### Instruction
Copy the full set of lines exactly as given.

### Data shown
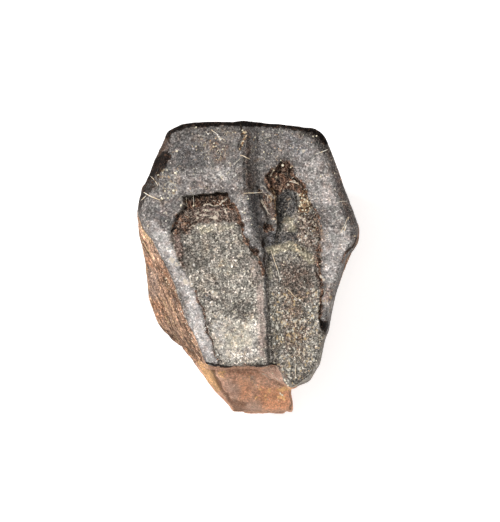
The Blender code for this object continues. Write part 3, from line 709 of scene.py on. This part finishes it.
# Dust fibres: path in the frame of the photograph, and radius
FIBRES = (
    (((143.5, 192), (148, 195), (152, 197), (160, 200)), 0.033),
    (((141, 200), (143, 198.5), (145.5, 196)), 0.030),
    (((150, 176), (154, 179), (157, 184), (158, 186)), 0.018),
    (((240, 155), (244, 156), (246, 157.5), (250, 159)), 0.033),
    (((244, 193.5), (249, 193), (254, 193), (262, 192)), 0.033),
    (((315, 154), (321, 152), (326, 150), (328, 149)), 0.025),
    (((344.5, 231), (346.5, 225), (348.5, 217)), 0.044),
    (((341, 231), (345, 226), (347, 219)), 0.022),
    (((289, 181), (293, 181), (299, 184)), 0.025),
    (((292, 178), (295, 175.5), (297.5, 174.5)), 0.025),
    (((211, 129), (213, 131), (215, 132), (217.5, 134)), 0.024),
    (((205.5, 131), (208.5, 134.5)), 0.030),
    (((223, 368.5), (222.5, 366), (224, 363)), 0.021),
    (((257.5, 368), (257, 364), (258, 361)), 0.021),
    (((196, 341), (199, 340), (203, 340.5)), 0.021),
    (((339, 201.5), (343, 201), (347, 201)), 0.020),
    (((193, 194), (193.5, 199), (193.5, 205)), 0.014),
    (((186, 197), (186, 201), (187, 205)), 0.012),
    (((271, 250), (274, 260), (278, 270), (279.5, 277)), 0.022),
    (((285, 288), (289, 290), (293, 295), (297, 299)), 0.021),
    (((295, 361), (296, 370), (295.5, 379)), 0.021),
    (((262, 199), (265, 206), (268, 212)), 0.018),
    (((240, 159), (236, 162), (234, 165)), 0.015),
)
# How high a fibre lies and how thin its tips are, and the drop that it bridges instead of following
FIBRE_LIFT = 0.03
FIBRE_TIP = 0.5
LARGEST_DROP = 1.2
# The shape of a speck: how flat or tall, how dented, and how far up its middle sits
SPECK_STRETCH = (0.65, 1.25)
SPECK_DENTS = (0.85, 1.15)
SPECK_SINK = 0.35
FULL_TURN = 6.28
DUST_SEED = 11
STREWN_TRIES = 6

# Tones of the tooth in stops, and the depths in millimetres between which a place counts as sunken
MARK_STOPS = 1.15
# Sunken places are darkened as painted shade in creases and under ledges, and ridges are made lighter
CAVITY_SHADE_STOPS = 0.7
WORN_STOPS = 0.35
SPECKLE_MIDDLE = 0.55
SUNKEN_DEPTHS = (0.003, 0.030)

# Looks that are the same all over
ENAMEL_SHEEN = 0.04
BUMP_HEIGHT = 0.012
WHITE = (1.0, 1.0, 1.0, 1.0)
PAPER_GREY = (0.90, 0.90, 0.90, 1.0)
PAPER_GLOW = 0.55

# The studio: the floor in metres, the sky, and each lamp's name, place, size and strength
FLOOR_SIZE = 1.2
FLOOR_DROP = 0.00002
SKY_STRENGTH = 0.36
LAMPS = (("window", (-170.0, 90.0, 190.0), 90.0, 0.48), ("overhead", (10.0, 0.0, 330.0), 160.0, 0.22))
LAMPS_AIM = (0.0, 0.0, 4.0)


def layered(points, layers):
    """Layers of smooth noise added up, each between about -1 and 1 times its height."""
    total = np.zeros(len(points))
    for height, size, place in layers:
        shift = Vector([place * step for step in NOISE_STEPS])
        total += height * np.array([noise.noise(Vector(p) + shift) for p in points / np.array(size)])
    return total


def face_form(y):
    """The lengthwise arch of the enamel face, before its relief."""
    return FACE_LEVEL - FACE_ARCH * (y - ARCH_MIDDLE) ** 2


def carina_relief(x, y):
    """The ridge down the face, its steep right flank and the trough beyond."""
    side = x - np.interp(-y, [-cy for _, cy in CREST], [cx for cx, _ in CREST])
    towards_edge = smooth_step(y, *CARINA_GROWTH)
    flank = FLANK_AT_BASE + (FLANK_AT_EDGE - FLANK_AT_BASE) * towards_edge
    trough = TROUGH_DEPTH * (BASE_SHARE + (1.0 - BASE_SHARE) * towards_edge)
    rise = CREST_RISE * (CREST_AT_BASE + (1.0 - CREST_AT_BASE) * towards_edge)
    left = rise * smooth_step(side, -CREST_SLOPE, -CREST_TOP)
    right = rise - (rise + trough) * smooth_step(side, 0.0, flank)
    right += trough * smooth_step(side, flank + TROUGH_FLOOR, flank + TROUGH_FLOOR + TROUGH_WIDTH)
    return np.where(side < 0.0, left, right)


def bare_share(x, y):
    """Where the enamel has spalled off, from 0 to 1, and how deep the hollow is there."""
    bared, depth = np.zeros_like(x), np.zeros_like(x)
    for outline, deep_from in HOLLOWS:
        inside = depth_inside(outline, x, y)
        share = BASE_SHARE + (1.0 - BASE_SHARE) * smooth_step(y, deep_from - HOLLOW_FADE, deep_from)
        bared = np.maximum(bared, smooth_step(inside, -BARED_EDGE, BARED_EDGE))
        depth = np.maximum(depth, HOLLOW_DEPTH * share * smooth_step(inside, -LEDGE_FOOT, LEDGE_WIDTH))
    return bared, depth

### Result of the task
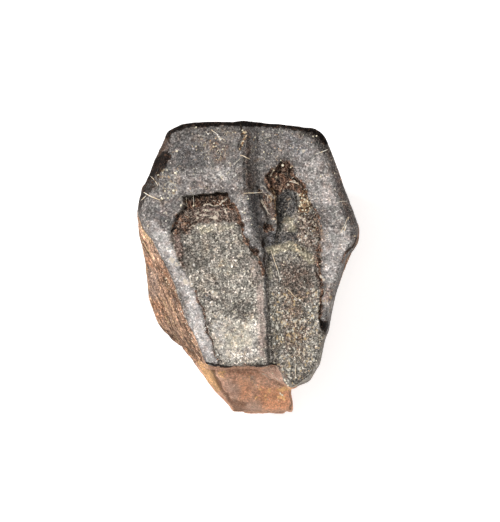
The Blender code for this object continues. Write part 3, from line 709 of scene.py on. This part finishes it.
# Dust fibres: path in the frame of the photograph, and radius
FIBRES = (
    (((143.5, 192), (148, 195), (152, 197), (160, 200)), 0.033),
    (((141, 200), (143, 198.5), (145.5, 196)), 0.030),
    (((150, 176), (154, 179), (157, 184), (158, 186)), 0.018),
    (((240, 155), (244, 156), (246, 157.5), (250, 159)), 0.033),
    (((244, 193.5), (249, 193), (254, 193), (262, 192)), 0.033),
    (((315, 154), (321, 152), (326, 150), (328, 149)), 0.025),
    (((344.5, 231), (346.5, 225), (348.5, 217)), 0.044),
    (((341, 231), (345, 226), (347, 219)), 0.022),
    (((289, 181), (293, 181), (299, 184)), 0.025),
    (((292, 178), (295, 175.5), (297.5, 174.5)), 0.025),
    (((211, 129), (213, 131), (215, 132), (217.5, 134)), 0.024),
    (((205.5, 131), (208.5, 134.5)), 0.030),
    (((223, 368.5), (222.5, 366), (224, 363)), 0.021),
    (((257.5, 368), (257, 364), (258, 361)), 0.021),
    (((196, 341), (199, 340), (203, 340.5)), 0.021),
    (((339, 201.5), (343, 201), (347, 201)), 0.020),
    (((193, 194), (193.5, 199), (193.5, 205)), 0.014),
    (((186, 197), (186, 201), (187, 205)), 0.012),
    (((271, 250), (274, 260), (278, 270), (279.5, 277)), 0.022),
    (((285, 288), (289, 290), (293, 295), (297, 299)), 0.021),
    (((295, 361), (296, 370), (295.5, 379)), 0.021),
    (((262, 199), (265, 206), (268, 212)), 0.018),
    (((240, 159), (236, 162), (234, 165)), 0.015),
)
# How high a fibre lies and how thin its tips are, and the drop that it bridges instead of following
FIBRE_LIFT = 0.03
FIBRE_TIP = 0.5
LARGEST_DROP = 1.2
# The shape of a speck: how flat or tall, how dented, and how far up its middle sits
SPECK_STRETCH = (0.65, 1.25)
SPECK_DENTS = (0.85, 1.15)
SPECK_SINK = 0.35
FULL_TURN = 6.28
DUST_SEED = 11
STREWN_TRIES = 6

# Tones of the tooth in stops, and the depths in millimetres between which a place counts as sunken
MARK_STOPS = 1.15
# Sunken places are darkened as painted shade in creases and under ledges, and ridges are made lighter
CAVITY_SHADE_STOPS = 0.7
WORN_STOPS = 0.35
SPECKLE_MIDDLE = 0.55
SUNKEN_DEPTHS = (0.003, 0.030)

# Looks that are the same all over
ENAMEL_SHEEN = 0.04
BUMP_HEIGHT = 0.012
WHITE = (1.0, 1.0, 1.0, 1.0)
PAPER_GREY = (0.90, 0.90, 0.90, 1.0)
PAPER_GLOW = 0.55

# The studio: the floor in metres, the sky, and each lamp's name, place, size and strength
FLOOR_SIZE = 1.2
FLOOR_DROP = 0.00002
SKY_STRENGTH = 0.36
LAMPS = (("window", (-170.0, 90.0, 190.0), 90.0, 0.48), ("overhead", (10.0, 0.0, 330.0), 160.0, 0.22))
LAMPS_AIM = (0.0, 0.0, 4.0)


def layered(points, layers):
    """Layers of smooth noise added up, each between about -1 and 1 times its height."""
    total = np.zeros(len(points))
    for height, size, place in layers:
        shift = Vector([place * step for step in NOISE_STEPS])
        total += height * np.array([noise.noise(Vector(p) + shift) for p in points / np.array(size)])
    return total


def face_form(y):
    """The lengthwise arch of the enamel face, before its relief."""
    return FACE_LEVEL - FACE_ARCH * (y - ARCH_MIDDLE) ** 2


def carina_relief(x, y):
    """The ridge down the face, its steep right flank and the trough beyond."""
    side = x - np.interp(-y, [-cy for _, cy in CREST], [cx for cx, _ in CREST])
    towards_edge = smooth_step(y, *CARINA_GROWTH)
    flank = FLANK_AT_BASE + (FLANK_AT_EDGE - FLANK_AT_BASE) * towards_edge
    trough = TROUGH_DEPTH * (BASE_SHARE + (1.0 - BASE_SHARE) * towards_edge)
    rise = CREST_RISE * (CREST_AT_BASE + (1.0 - CREST_AT_BASE) * towards_edge)
    left = rise * smooth_step(side, -CREST_SLOPE, -CREST_TOP)
    right = rise - (rise + trough) * smooth_step(side, 0.0, flank)
    right += trough * smooth_step(side, flank + TROUGH_FLOOR, flank + TROUGH_FLOOR + TROUGH_WIDTH)
    return np.where(side < 0.0, left, right)


def bare_share(x, y):
    """Where the enamel has spalled off, from 0 to 1, and how deep the hollow is there."""
    bared, depth = np.zeros_like(x), np.zeros_like(x)
    for outline, deep_from in HOLLOWS:
        inside = depth_inside(outline, x, y)
        share = BASE_SHARE + (1.0 - BASE_SHARE) * smooth_step(y, deep_from - HOLLOW_FADE, deep_from)
        bared = np.maximum(bared, smooth_step(inside, -BARED_EDGE, BARED_EDGE))
        depth = np.maximum(depth, HOLLOW_DEPTH * share * smooth_step(inside, -LEDGE_FOOT, LEDGE_WIDTH))
    return bared, depth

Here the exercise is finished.